美術の仕事に就いたきっかけについて書きました。
父が興した画廊で働き始め、今年で十二年目になります。
少し遅く大学に入り、22、23歳迄は全く美術と無縁の生活でした。むしろ学校での美術や工作の実技授業は不器用なこともあり、大の苦手。国語が好きで少し得意でもあったので、文学部に進みました。
では何故というと、美術に無関心ではあったのですが、一つだけご縁があったのです。それは、実家で使っているご飯茶碗が、父の画廊で展覧会をしてくださっている人の作品だったということ。唐津の陶芸家、西岡良弘さんという方が作った斑唐津というやきものでした。

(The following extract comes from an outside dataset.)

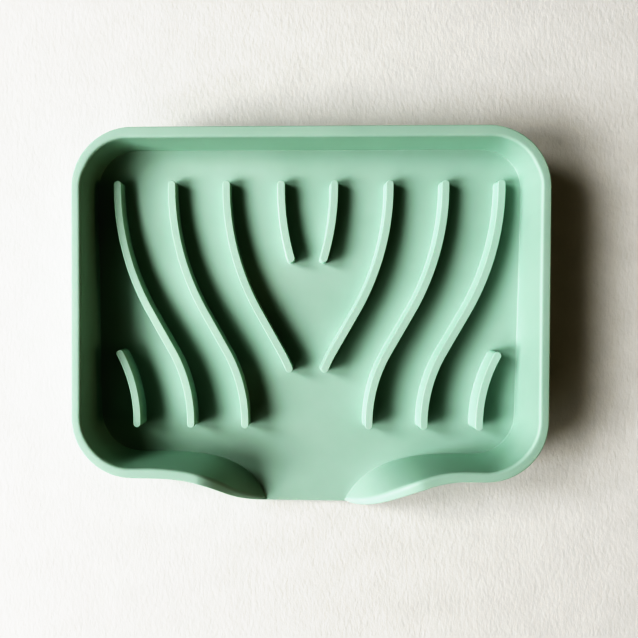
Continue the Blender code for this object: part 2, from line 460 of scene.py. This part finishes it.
def remap(nodes, links, value, low, high, start=0.3, stop=0.7):
    span = nodes.new("ShaderNodeMapRange")
    span.inputs["From Min"].default_value = start
    span.inputs["From Max"].default_value = stop
    span.inputs["To Min"].default_value = low
    span.inputs["To Max"].default_value = high
    links.new(value, span.inputs["Value"])
    return span.outputs["Result"]


def blend_colours(nodes, links, factor, first, second):
    mix = nodes.new("ShaderNodeMix")
    mix.data_type = "RGBA"
    links.new(factor, mix.inputs["Factor"])
    for socket, colour in ((mix.inputs["A"], first), (mix.inputs["B"], second)):
        if isinstance(colour, tuple):
            socket.default_value = colour
        else:
            links.new(colour, socket)
    return mix.outputs["Result"]


def bump(nodes, links, value, distance, strength=1.0, below=None):
    relief = nodes.new("ShaderNodeBump")
    relief.inputs["Distance"].default_value = distance
    relief.inputs["Strength"].default_value = strength
    links.new(value, relief.inputs["Height"])
    if below is not None:
        links.new(below, relief.inputs["Normal"])
    return relief.outputs["Normal"]


MINT_DARK, MINT_LIGHT = (0.345, 0.468, 0.406), (0.371, 0.492, 0.432)
RIB_PAINTED_LIGHT = 1.13            # painted highlight: each rib's whole colour is made paler to stand in for the extra light its tops catch


def paler(colour, paleness):
    return (*(channel * paleness for channel in colour), 1)


def silicone(name, paleness):
    """Moulded silicone: satin, slightly translucent, with a fine mould texture and faint clouding."""
    material, nodes, links, shader = node_material(name)
    place = nodes.new("ShaderNodeTexCoord").outputs["Object"]
    cloud = noise(nodes, links, place, 60, detail=3)
    grain = noise(nodes, links, place, 4500, detail=2)
    waves = noise(nodes, links, place, 90, detail=2)
    # paleness lifts the colour; above 1 it is painted highlight, not the silicone's own tone
    colour = blend_colours(
        nodes, links, remap(nodes, links, cloud, 0, 1),
        paler(MINT_DARK, paleness), paler(MINT_LIGHT, paleness),
    )
    links.new(colour, shader.inputs["Base Color"])
    rough = remap(nodes, links, cloud, 0.48, 0.56)
    links.new(rough, shader.inputs["Roughness"])
    relief = bump(nodes, links, waves, 0.06 * MM)
    relief = bump(nodes, links, grain, 0.01 * MM, below=relief)
    links.new(relief, shader.inputs["Normal"])
    shader.inputs["IOR"].default_value = 1.41
    shader.inputs["Subsurface Weight"].default_value = 0.15
    shader.inputs["Subsurface Radius"].default_value = (0.5, 1.0, 0.7)
    shader.inputs["Subsurface Scale"].default_value = 1.2 * MM
    shader.inputs["Sheen Weight"].default_value = 0.4
    shader.inputs["Sheen Roughness"].default_value = 0.45
    shader.inputs["Sheen Tint"].default_value = (0.6, 1.0, 0.8, 1)
    return material


PAPER_DARK, PAPER_LIGHT = (0.61, 0.61, 0.60, 1), (0.643, 0.643, 0.634, 1)
FIBRE_STRETCH = 0.45            # the grain's scale along Y, next to that along X


def paper():
    """Pale backdrop paper; the fibres of its grain lie along Y."""
    material, nodes, links, shader = node_material("pale_paper")
    place = nodes.new("ShaderNodeTexCoord").outputs["Object"]
    stretch = nodes.new("ShaderNodeMapping")
    stretch.inputs["Scale"].default_value = (1.0, FIBRE_STRETCH, 1.0)
    links.new(place, stretch.inputs["Vector"])
    fibres = noise(nodes, links, stretch.outputs["Vector"], 950, detail=4, roughness=0.6)
    blotches = noise(nodes, links, place, 120, detail=2)
    colour = blend_colours(nodes, links, remap(nodes, links, blotches, 0, 1), PAPER_DARK, PAPER_LIGHT)
    links.new(colour, shader.inputs["Base Color"])
    links.new(bump(nodes, links, fibres, 0.17 * MM), shader.inputs["Normal"])
    shader.inputs["Roughness"].default_value = 0.85
    return material


# ---------------------------------------------------------------- stage, light, camera
STAGE_HALF_WIDTH = 1.5


def make_stage():
    form = bmesh.new()
    bmesh.ops.create_grid(form, x_segments=8, y_segments=8, size=STAGE_HALF_WIDTH)
    mesh = bpy.data.meshes.new("stage")
    form.to_mesh(mesh)
    form.free()
    stage = bpy.data.objects.new("stage", mesh)
    stage.data.materials.append(paper())
    bpy.context.scene.collection.objects.link(stage)


def aim(item, target):
    direction = Vector(target) - item.location
    item.rotation_euler = direction.to_track_quat("-Z", "Y").to_euler()


LIGHT_DISTANCE = 1.0
DAYLIGHT = (1.0, 1.0, 1.0)
WARM = (1.0, 0.76, 0.50)
ROOM_COLOUR = (1.0, 0.89, 0.60, 1)
ROOM_BRIGHTNESS = 0.127
# Each window: compass angle from the dish (0 is +X, 180 is -X), height above the paper in degrees,
# width and height of the glass in metres, power in watts
WINDOWS = {
    "back_pane": (162, 40, 0.30, 0.45, 6.3),
    "front_pane": (196, 38, 0.42, 0.60, 11.2),
    "side_window": (228, 40, 0.40, 0.40, 1.9),
}


def from_stage(azimuth, elevation):
    """A point at the lights' distance, seen from the dish at this compass angle and height."""
    level = cos(radians(elevation))
    turn = radians(azimuth)
    return Vector((cos(turn) * level, sin(turn) * level, sin(radians(elevation)))) * LIGHT_DISTANCE


def area_light(name, place, width, height, power, colour, spread=180):
    lamp = bpy.data.lights.new(name, "AREA")
    lamp.shape = "ELLIPSE"
    lamp.size = width
    lamp.size_y = height
    lamp.energy = power
    lamp.color = colour
    lamp.spread = radians(spread)
    item = bpy.data.objects.new(name, lamp)
    item.location = place
    bpy.context.scene.collection.objects.link(item)
    aim(item, (0, 0, 0))


def make_lights():
    """A window with two panes on the left, a weaker one at the front left, and a dim warm room."""
    for name, (azimuth, elevation, width, height, power) in WINDOWS.items():
        area_light(name, from_stage(azimuth, elevation), width, height, power, DAYLIGHT)
    # A low, narrow beam: it warms the shadow beside the dish and leaves the far paper alone
    area_light("warm_wall", from_stage(-5, 14), 0.3, 0.2, 0.034, WARM, spread=25)
    world = bpy.data.worlds.new("room")
    world.use_nodes = True
    background = world.node_tree.nodes["Background"]
    background.inputs["Color"].default_value = ROOM_COLOUR
    background.inputs["Strength"].default_value = ROOM_BRIGHTNESS
    bpy.context.scene.world = world


def make_camera():
    """The overhead view: almost straight down, a little to the left of the middle and off centre."""
    lens = bpy.data.cameras.new("camera")
    lens.sensor_width = 36
    lens.lens = 36.05
    lens.shift_x = 0.0687
    lens.shift_y = 0.0075
    lens.clip_start = 0.01
    camera = bpy.data.objects.new("camera", lens)
    flip = Matrix.Diagonal((1, -1, -1))
    tilt = (
        Matrix.Rotation(radians(0.25), 3, "Z")
        @ Matrix.Rotation(radians(1.81), 3, "Y")
        @ Matrix.Rotation(radians(0.85), 3, "X")
    )
    camera.rotation_euler = (flip @ tilt.transposed() @ flip).to_euler()
    camera.location = (-3.12 * MM, 2.25 * MM, 179.94 * MM)
    bpy.context.scene.collection.objects.link(camera)
    bpy.context.scene.camera = camera


TONE_WHITE = 1.25               # scene brightness at the right end of the tone curve
# The curve's points: share of TONE_WHITE, brightness shown
TONES = ((0.05, 0.004), (0.1, 0.022), (0.16, 0.065), (0.28, 0.22), (0.4, 0.44), (0.56, 0.72), (0.7, 0.9))


def set_tones():
    """The contrast of a bright snapshot: deep shadows and soft highlights."""
    view = bpy.context.scene.view_settings
    view.view_transform = "Standard"
    view.use_curve_mapping = True
    view.curve_mapping.white_level = (TONE_WHITE, TONE_WHITE, TONE_WHITE)
    points = view.curve_mapping.curves[3].points
    for place in TONES:
        points.new(*place)
    for point in points:
        point.handle_type = "AUTO_CLAMPED"
    view.curve_mapping.update()


def main():
    make_camera()
    set_tones()
    make_lights()
    make_stage()
    tray = make_tray(silicone("mint_silicone", 1.0))
    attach(tray, "root")
    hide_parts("tray")
    # The ribs get a paler copy of the silicone: painted highlight for their tops, which catch more light
    # than the floor
    rib_mint_painted_lit = silicone("mint_silicone_ribs_painted_lit", RIB_PAINTED_LIGHT)
    for side_name, side in (("left", -1), ("right", 1)):
        for number in RIB_ENDS:
            rib = make_rib(f"drain_rib_{side_name}_{number}", number, side, rib_mint_painted_lit)
            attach(rib, "root")
            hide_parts(f"rib_{side_name}_{number}")


main()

とはいっても、ずっと特に何も思うことなく使用していました。けれど、23歳頃から、段々とその飯碗を『いいなぁ、これ』と思うようになっていったのです。釉薬を纏った肌合いが淡雪のようで…手に取り、観ていると、放つ輝きに惹かれ、心が豊かになっていく感覚がありました。気が付くと、私にとって珠玉の飯碗となっていたのです。思い返せばこれが、美術品に心が感銘を受けた最初の経験でした。
そして、美術品を扱う美術商という世界に興味を持ち、やってみようと思ったのです。